# cracked crust



## ddunn (Mar 3, 2002)

Lately the crust of certain of my breads are cracking open far more than is normal. This is true for both sourdough and European-styled hearth bread (Italian-style loaves/68% hydration). I seem to be getting more rise from these loaves than in the past, and I guess the skin of the dough is not able to stretch sufficiently to accomodate the amount of rise I am getting. These loaves taste wonderfully but do not have the classic look that I am accustomed to getting. I am not aware of my changing anything that would cause this, and it is not happening with my Pain De Campagne loaves. Any ideas?


----------



## svadhisthana (May 6, 2001)

*The bread has an excessive break on the side*
Insufficient rising period
Improper shaping
Oven is too hot
*The tops of the bread loaves are cracked*
The dough is too stiff
The dough is not mixed well
The dough cooled too rapidly or in a draft
This is the information from KA, The others on this board who bake more often than I may be able to help you more.


----------



## kylew (Aug 14, 2000)

Most curious. I wonder...

if your oven has started to run hot?

If you are using a different brand/batch of flour?

If you are using a different brand/batch of yeast?

If you are fermenting/proofing you bread in a different place?

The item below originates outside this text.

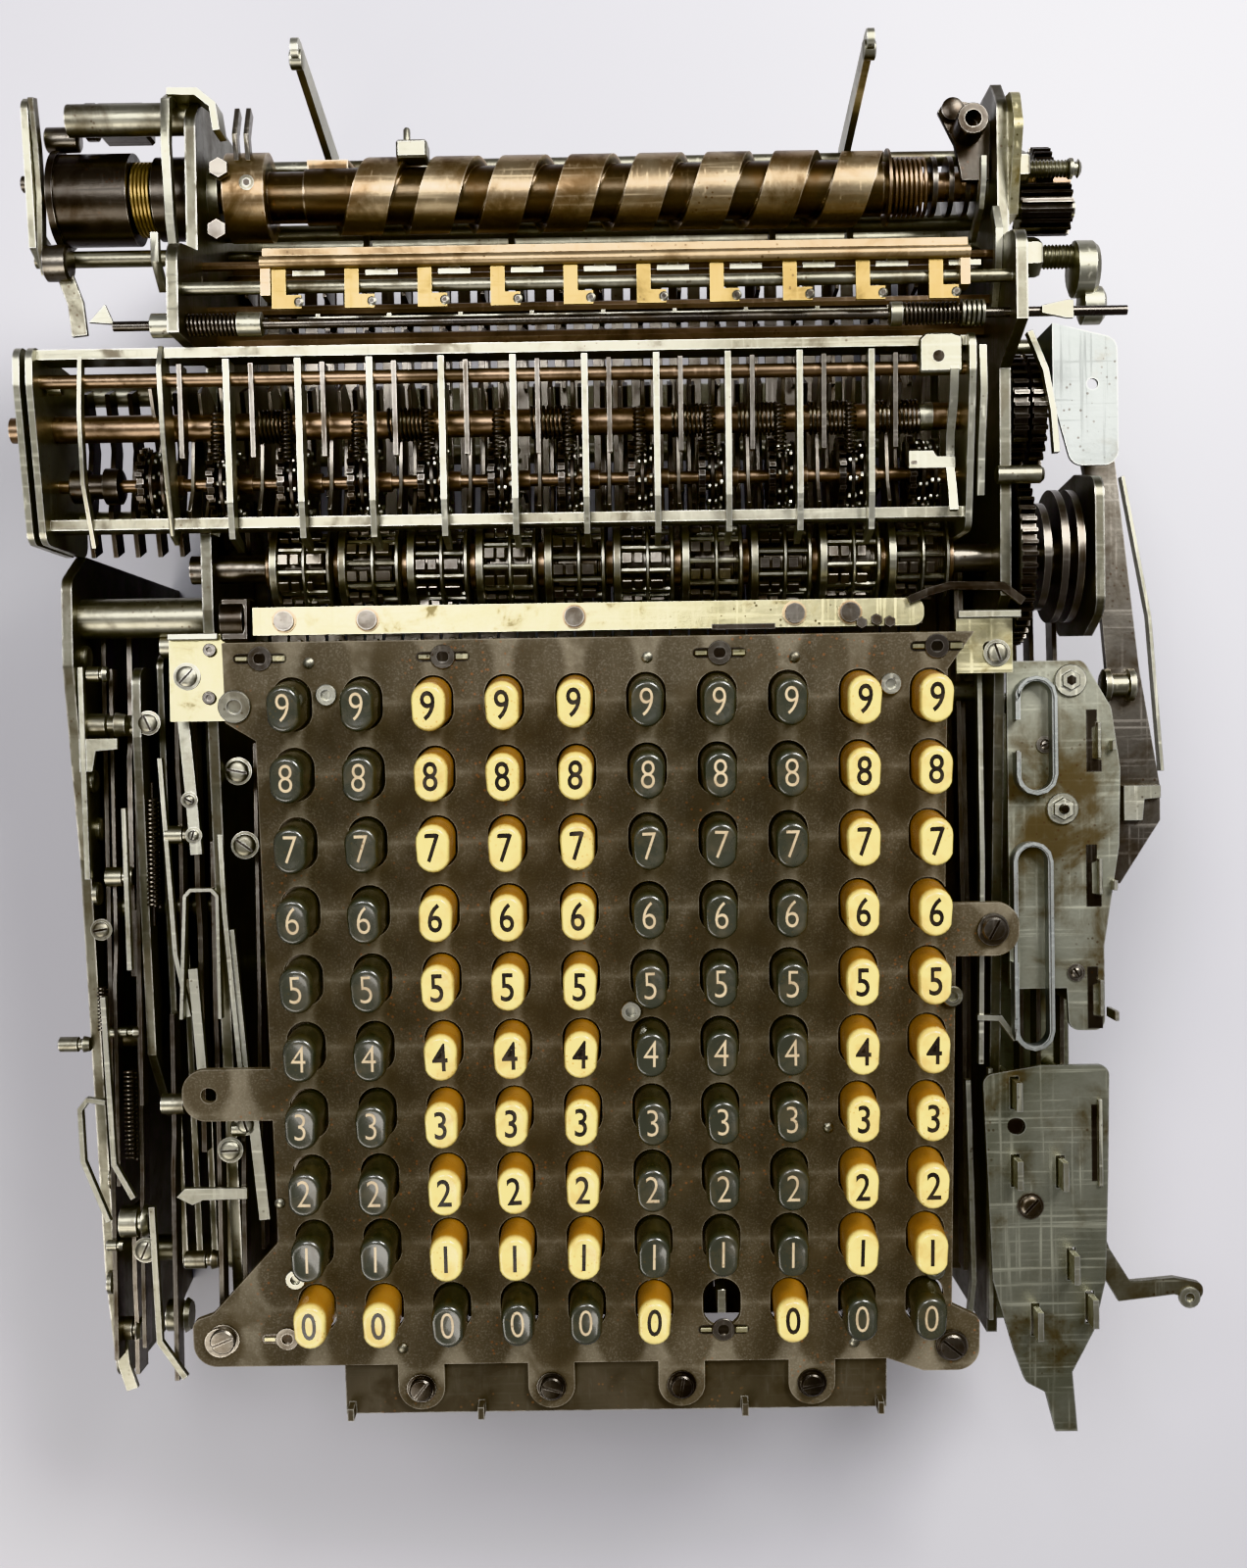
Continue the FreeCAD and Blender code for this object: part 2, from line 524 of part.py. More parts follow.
strip_outline = [("109.6", "142"), ("109.6", "135"), ("65", "134"), ("62.2", "126.6"), ("60", "126.6"),
                 ("62.4", "137.5"), ("72", "139.6")]
strip = plate("YZ_Plane", strip_outline, "strip_t", ("strip_first", "0", "0"), [],
              [("rod_y", "rod_z", "rod_radius + running")])
carry_levers = keep(row(strip, 10, "key_pitch"), "carry_levers")
detent_outline = [("108.6", "141.4"), ("108.6", "135.2"), ("88", "134.4"), ("84", "136.4"), ("84", "139.4")]
detent = plate("YZ_Plane", detent_outline, "1.2", ("detent_first", "0", "0"), [],
               [("rod_y", "rod_z", "rod_radius + running")])
detent_levers = keep(row(detent, 11, "key_pitch"), "detent_levers")
bush = turned([("0", "wheel_shaft_radius + snug"), ("0", "2.7"), ("6", "2.7"),
               ("6", "wheel_shaft_radius + snug")],
              ("wheel_first + 5", "wheel_y", "wheel_z"))
register_rods = keep(group([upper_rod, wheel_rod, row(bush, 12, "key_pitch")]), "register_rods")

# --- Shift worm on its shaft, across the rear ------------------------------------------------------------------
worm = turned([("-107.5", "shaft_radius + snug"), ("-107.5", "hub_radius"), ("-96", "hub_radius"),
               ("-96", "7"),
               ("worm_left", "7"), ("worm_left", "worm_core"), ("worm_right", "worm_core"),
               ("worm_right", "7"),
               ("86", "7"), ("86", "shaft_radius + snug")], ("0", "worm_y", "worm_z"))
land = sketch_on(worm, "XY_Plane", "land")
polygon(land, [("worm_left", "worm_core - 0.6"), ("worm_left", "worm_radius"),
               ("worm_left + land_width", "worm_radius"), ("worm_left + land_width", "worm_core - 0.6")])
helix = worm.newObject("PartDesign::AdditiveHelix", "helix")
helix.Profile = land
helix.ReferenceAxis = (land, ["H_Axis"])
helix.Mode = "pitch-turns-angle"
helix.LeftHanded = True
helix.HasBeenEdited = True
bind(helix, Pitch="key_pitch", Turns="(worm_right - worm_left - land_width) / key_pitch")
shift_worm = keep(worm, "shift_worm")
worm_shaft = keep(rod("X", ("-158", "worm_y", "worm_z"), "287", "shaft_radius"), "worm_shaft")
clutch_profile = [("-156", "shaft_radius + snug"), ("-156", "13.6"), ("-154", "13.6"), ("-154", "12.6"),
                  ("-134", "12.6"),
                  ("-134", "9"), ("-127.5", "9"), ("-127.5", "11.4"), ("-118", "11.4"),
                  ("-118", "shaft_radius + snug")]
clutch_drum = keep(turned(clutch_profile, ("0", "worm_y", "worm_z")), "clutch_drum")
rear_bracket_outline = [("148", "100"), ("172", "100"), ("182", "118"), ("180", "134"), ("170", "138"),
                        ("148", "130")]
right_rear_bracket = plate("YZ_Plane", rear_bracket_outline, "2.5", ("right_plate_x + frame_t", "0", "0"),
                           [("4", (0, 1, 2, 3, 4))], [("worm_y", "worm_z", shaft_hole)])
frame_brackets = keep(group([corner_brackets, right_rear_bracket]), "frame_brackets")
# The worm's gear meets the pinion on a line that leans mesh_angle from the horizontal
mesh_reach = "((worm_teeth + pinion_teeth) / 2 * pinion_module)"
pinion_y = f"worm_y - {mesh_reach} * cos(mesh_angle)"
pinion_z = f"worm_z + {mesh_reach} * sin(mesh_angle)"
worm_gear = keep(gear("worm_teeth", "pinion_module", "5", "shaft_radius + snug", ("118", "worm_y", "worm_z"),
                      "90 - mesh_angle"), "worm_gear")
rear_pinion = keep(gear("pinion_teeth", "pinion_module", "14", "2.5 + running", ("112", pinion_y, pinion_z),
                        "90 - mesh_angle + 180 / pinion_teeth"), "rear_pinion")

# --- Latch bar, tripping rod and arms --------------------------------------------------------------------------
bar_left, bar_length = "-91.4", "184.8"
arm_ends = []
for x in (bar_left, f"{bar_left} + {bar_length} - 2.4"):
    web = block((x, "latch_rod_y - 3", "latch_rod_z - 3"), "2.4", "latch_y - latch_rod_y + 3",
                "latch_z - latch_rod_z + 3")
    arm_ends.append(web)
latch_round = rod("X", (bar_left, "latch_y", "latch_z"), bar_length, "latch_radius")
latch_bore = rod("X", ("-95", "latch_rod_y", "latch_rod_z"), "200", "latch_rod_radius + running")
latch_bar = keep(cut(fuse([latch_round] + arm_ends), [latch_bore]), "latch_bar")
tab_z = "latch_rod_z + latch_rod_radius + 0.5"
tabs = []
for i in range(10):
    x = f"grid_x + {i} * key_pitch - 86.6"
    tabs.append(fuse([block((x, "123.5", tab_z), "3.6", "7.4", "1.2"),
                      block((x, "120.8", tab_z), "7.6", "3.4", "1.2")]))
latch_tabs = keep(group(tabs), "latch_tabs")
tripping_rod = keep(rod("X", ("-132", "trip_y", "trip_z"), "268", "trip_radius"), "tripping_rod")
spring_profile = [("0", "trip_radius + 0.5"), ("0", "3"), ("15", "3"), ("15", "trip_radius + 0.5")]
springs = [turned(spring_profile, (x, "trip_y", "trip_z")) for x in ("-104", "86")]
rod_springs = keep(group(springs), "rod_springs")
arm_outline = [("arm_pivot_y - 3.5", "arm_pivot_z - 4"), ("arm_pivot_y + 4", "arm_pivot_z - 4"),
               ("arm_top_y + 2.7", "arm_top_z - 2"), ("arm_top_y + 2.7", "arm_top_z + 3.4"),
               ("arm_top_y - 2.9", "arm_top_z + 3.4"), ("arm_top_y - 2.9", "arm_top_z - 2")]
arms = [plate("YZ_Plane", arm_outline, "arm_t", (x, "0", "0"), [("2.6", (0, 1, 3, 4))],
              [("arm_pivot_y", "arm_pivot_z", "2.2 + running")]) for x in ("-82", "67")]
carriage_arms = keep(group(arms), "carriage_arms")

# --- Control plates on the right -------------------------------------------------------------------------------
upper_outline = [("108.5", "27.4"), ("130", "27.4"), ("137.6", "14.2"), ("140", "-2.8"), ("139.5", "-24.5"),
                 ("135", "-52.7"), ("135", "-76.3"), ("125", "-76.3"), ("124.4", "-64.4"), ("108.5", "-64.4")]
upper_control_plate = keep(plate("XY_Plane", upper_outline, "sheet_t", ("0", "0", "control_z"),
                                 [("3", (1, 2, 5, 6, 7))], [("127.5", "22", "2.2"), ("124.5", "-14", "2.2")]),
                           "upper_control_plate")
lower_outline = [("101", "-89"), ("117", "-86.4"), ("136.6", "-86.4"), ("136", "-117.5"), ("135", "-147.3"),
                 ("131.6", "-161.6"), ("125.3", "-173.4"), ("126.6", "plate_tail"), ("120.4", "plate_tail"),
                 ("117.6", "-179"), ("112", "-176"),
                 ("108.8", "-167"), ("103.2", "-147")]
lower_holes = [("110.5", "-103.5", "2.3"), ("115.6", "-126", "1.8")]
lower_blank = plate("XY_Plane", lower_outline, "sheet_t", ("0", "0", "lower_control_z"),
                    [("3", (0, 2, 5, 10, 11))], lower_holes)
blade_spots = [("109.8", "-94"), ("109.8", "-116"), ("122.5", "-116.5"), ("125.3", "-142.6"),
               ("115", "-158.3"),
               ("130.4", "-155")]
blade_slots = [block((f"{x} - 1.2", f"{y} - 4.6", "lower_control_z - 2"), "2.4", "9.2", "6") for x,
               y in blade_spots]
lower_control_plate = keep(cut(lower_blank, blade_slots), "lower_control_plate")
blades = [block((f"{x} - 0.8", f"{y} - 4", "96"), "1.6", "8", "27") for x, y in blade_spots]
function_key_stems = keep(group(blades), "function_key_stems")
right_shelf_plate = keep(block(("right_plate_x + frame_t", "-172", "shelf_z"),
                               "shelf_right - right_plate_x - frame_t",
                               "192", "2.5"), "right_shelf_plate")
shelf_top = "shelf_z + 2.5"
upper_posts = [rod("Z", (x, y, shelf_top), f"control_z - ({shelf_top})", "2.6")
               for x, y in (("114", "16"), ("132", "-20"), ("114", "-56"), ("130", "-68"))]
lower_posts = [rod("Z", (x, y, shelf_top), f"lower_control_z - ({shelf_top})", "2.6")
               for x, y in (("130", "-94"), ("118", "-104"), ("112", "-142"), ("120", "-168"))]
studs = [rod("Z", ("137", "88.5", "100"), "18", "2.5"), rod("Z", ("131.2", "-134", "100"),
                                                            "lower_control_z - 100", "2")]
idler_stud = rod("X", ("right_plate_x + frame_t", idler_y, "drum_z"), "11", "4")
pinion_stud = rod("X", ("right_plate_x + frame_t + 2.5", pinion_y, pinion_z), "17", "2.5")
bracket_stud = rod("X", ("right_plate_x + frame_t", "118.5", "100"), "14", "2.5")
lever_rod = rod("X", ("-162.4", "145", "112"), "left_plate_x + 162.4", "2.3")
arm_rod = rod("X", (inner_left, "arm_pivot_y", "arm_pivot_z"), span, "2.2")
level_studs = [idler_stud, pinion_stud, bracket_stud, lever_rod, arm_rod]
posts_and_studs = keep(group(upper_posts + lower_posts + studs + level_studs), "posts_and_studs")


def clip(x, y, width, length):
    """A strip of spring steel bent into a long loop, standing on the plate, open at one side."""
    outer = stadium((x, y, "control_z + sheet_t"), width, length, "5")
    inner = stadium((x, y, "control_z"), f"{width} - 2.6", f"{length} - 2.6", "9")
    mouth = block((f"{x} - {width} / 2 - 1", f"{y} - 4.5", "control_z"), "4", "9", "9")
    return cut(outer, [inner, mouth])


control_guide_clips = keep(group([clip("115.6", "6.5", "11.4", "33"), clip("114.2", "-52", "11", "58")]),
                           "control_guide_clips")
side_outline = [("122", "100"), ("127", "81.5"), ("140", "81.5"), ("140", "116.5"), ("122", "121")]
side_top = plate("XY_Plane", side_outline, "sheet_t", ("0", "0", "118"), [("4", (1, 2, 3))],
                 [("133", "104", "1.6")])
side_flange = block(("122", "102", "96"), "1.6", "19", "22")
right_side_bracket = keep(fuse([side_top, side_flange]), "right_side_bracket")

# --- Levers ----------------------------------------------------------------------------------------------------
lever_outline = [("133", "93"), ("133", "84"), ("135.5", "70"), ("139.2", "25.5"), ("141.2", "-7.4"),
                 ("139.4", "-36"),
                 ("142.4", "-36"), ("154", "-18"), ("154", "-8"), ("148.4", "25.5"), ("142.5", "81"),
                 ("141", "93")]
operating_lever = keep(plate("XY_Plane", lever_outline, "lever_t", ("0", "0", "lever_z"), [("3.5", (0, 11))],
                             [("137", "88.5", "2.5 + running")]), "operating_lever")
bent_outline = [("127.5", "-130.5"), ("135", "-130.5"), ("138.5", "-141"), ("144.4", "-150.6"),
                ("157", "-149.6"),
                ("arm_end_x", "-151.4"), ("arm_end_x", "-157"), ("157", "-154.6"), ("141", "-156.4"),
                ("133.4", "-143.4")]
bent_arm = keep(plate("XY_Plane", bent_outline, "2", ("0", "0", "105"), [("2.4", (0, 1, 5, 6))],
                      [("131.2", "-134", "2 + running")]), "bent_arm")
control_outline = [("140", "106"), ("150", "106"), ("152", "113"), ("183", "117"), ("188", "121"),
                   ("184", "126"), ("146", "121")]
left_control_lever = keep(plate("YZ_Plane", control_outline, "2", ("-161.4", "0", "0"),
                                [("3.4", (0, 1, 4, 5))],
                                [("145", "112", "2.3 + running")]), "left_control_lever")
set_outline = [("-150", "76"), ("-40", "80"), ("34", "92"), ("34", "102"), ("-40", "97"), ("-150", "86")]
lever_bore = ("left_pivot_y", "left_pivot_z", "tie_radius + running")
left_levers = [plate("YZ_Plane", set_outline, "1.8", (x, "0", "0"), [("4", (0, 2, 3, 5))], [lever_bore])
               for x in ("-133.5", "-129", "-124.5", "-120")]
left_lever_set = keep(group(left_levers), "left_lever_set")

# --- Check every object, then write the sub-parts --------------------------------------------------------------
doc.recompute()
failed = [f"{thing.Label}: {thing.State}" for thing in doc.Objects
          if "Invalid" in thing.State or "Error" in thing.State]
assert not failed, failed
os.makedirs("parts", exist_ok=True)
for node in nodes:
    assert not node.Shape.isNull() and node.Shape.isValid(), node.Label + " has no valid shape"
    node.Shape.exportStep(f"parts/{node.Label}.step")
    box = node.Shape.BoundBox
    print(f"{node.Label:24s} {len(node.Shape.Solids):4d} solids  {node.Shape.Volume:10.0f} mm3  "
          f"x {box.XMin:7.1f} {box.XMax:7.1f}  y {box.YMin:7.1f} {box.YMax:7.1f}  z {box.ZMin:6.1f} {box.ZMax:6.1f}")
print(len(nodes), "sub-parts")
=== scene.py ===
# %% [markdown]
# An uncased adding machine, dressed for its portrait. The frame that is loaded first holds every load-bearing
# piece at its real place and size. This lesson adds the finishes, and the small pieces that a bench would be
# covered with if the machine came apart: key caps, screws, springs, strips, hooks and collars.

# %% Load the frame
import bpy
import math
import random
from mathutils import Matrix, Vector


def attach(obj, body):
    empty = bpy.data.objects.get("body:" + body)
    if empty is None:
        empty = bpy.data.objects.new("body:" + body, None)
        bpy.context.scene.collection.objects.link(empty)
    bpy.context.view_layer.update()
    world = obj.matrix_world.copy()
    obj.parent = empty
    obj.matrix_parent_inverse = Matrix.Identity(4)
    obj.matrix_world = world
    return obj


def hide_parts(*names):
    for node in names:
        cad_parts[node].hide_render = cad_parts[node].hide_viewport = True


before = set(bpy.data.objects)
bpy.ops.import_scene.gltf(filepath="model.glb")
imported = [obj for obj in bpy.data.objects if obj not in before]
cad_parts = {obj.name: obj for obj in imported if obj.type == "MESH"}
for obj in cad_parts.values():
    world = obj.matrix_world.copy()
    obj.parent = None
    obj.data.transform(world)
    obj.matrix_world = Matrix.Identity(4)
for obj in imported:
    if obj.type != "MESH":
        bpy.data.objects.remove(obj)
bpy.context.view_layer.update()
MM = 0.001
random.seed(7)

# %% [markdown]
# The viewer looks almost straight down on the keyboard from arm's length. A tilt, a pan and a roll of about a degree
# leave the picture a hair off square, as when a camera is held by hand.

# %% Camera
CAMERA_HEIGHT = 608.3 * MM
LENS_MM = 40.2
TILT = math.radians(-1.0)
ROLL = math.radians(-0.88)
PAN = math.radians(0.24)
camera_data = bpy.data.cameras.new("portrait_camera")
camera_data.lens = LENS_MM
camera_data.sensor_width = 36
camera = bpy.data.objects.new("portrait_camera", camera_data)
bpy.context.scene.collection.objects.link(camera)
camera.matrix_world = (Matrix.Translation((3.1 * MM, 3.3 * MM, CAMERA_HEIGHT))
                       @ Matrix.Rotation(PAN, 4, "Y") @ Matrix.Rotation(TILT, 4, "X") @ Matrix.Rotation(ROLL, 4, "Z"))
bpy.context.scene.camera = camera
print("camera at", [round(v, 3) for v in camera.matrix_world.translation])

# %% [markdown]
# A broad soft light stands to the upper right, as a window would, and a weak warm one fills the lower left. The
# table is a pale sheet with the faintest mottling, so that the machine's shadow reads softly on it.

# %% Table and lights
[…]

These are thing I'm wondering


----------



## ddunn (Mar 3, 2002)

Thanks for the suggestions. The most likely problem is the oven. I have to work hard to regulate the heat and may be overshooting the runway. I'll ponder a bit and report. Do most of you bake at the top, middle or bottom of your stove? I use a stone in the middle. ddunn


----------



## kokopuffs (Aug 4, 2000)

You'll need to experiment with the temperature as well as the height of your rack/baking stone.

Do you slash your loaves?


----------



## ddunn (Mar 3, 2002)

I just baked four loaves, a couple of Italian-styled and two sour dough. The former came out perfectly, while the latter cracked or maybe a better description is tore at the slash. It looks like a tire that separated from the recap, a clean separation from the loaf. I was very careful with the oven temperature, so that is not it. I do not knead the dough very much before shaping for the final rise, so I may try a little more kneading. The big difference between the two that did not crack and the ones that cracked is the Italian loaves are more hydrated and they are baked at 425 rather than 450 degrees F. I think I will try more water on the next batch.


----------



## ddunn (Mar 3, 2002)

Thanks for the assistance with splitting crust problem. I have concluded that the problem is inadequate hydration. I'll test that out soon. It is nice being able to bounce bread baking problems off people who share this passion. ddunn


----------



## ddunn (Mar 3, 2002)

The loaves that were splitting were raised in a couche with 8-12 stays in the refrigerator. This would dry out the surface of the loaves and result in the cracked crusts. The reason my Pain de Campagne loaves did not crack although raised in the refrigerator was because I use a brot forms with plastic wrap covering the top of the loaves.


----------



## kylew (Aug 14, 2000)

Refrigerator skin can be a real pain. If you want to continue using the couch maybe you could give the loaves a light oil spray and put the couch in a sealed garbage bag. It's worked for me for loaves risen on a sheet pan.


----------



## kokopuffs (Aug 4, 2000)

I now knead my dough in the Kenwood mixer 2 minutes instead of 6-8 minutes. The crust turns darker and more crunchy/less gummy; the crumb more tan or yellowy and with a much lighter texture. The slashes produce - visually - better splitting creating a more attractive grigne.


----------



## ddunn (Mar 3, 2002)

Two very good suggestions. I'll try them both. I have baked a bunch of bread to test the "dried surface" theory, and there is no doubt that that is the cause of the cracked crust.


----------



## jock (Dec 4, 2001)

I'd watch outfor the garbage bag solution. I've heard that these bags have a lot of unhealthy chemical residue from the production process that might contaminate the bread. Misting with oil spray and covering with plastic wrap works for me.

Jock


----------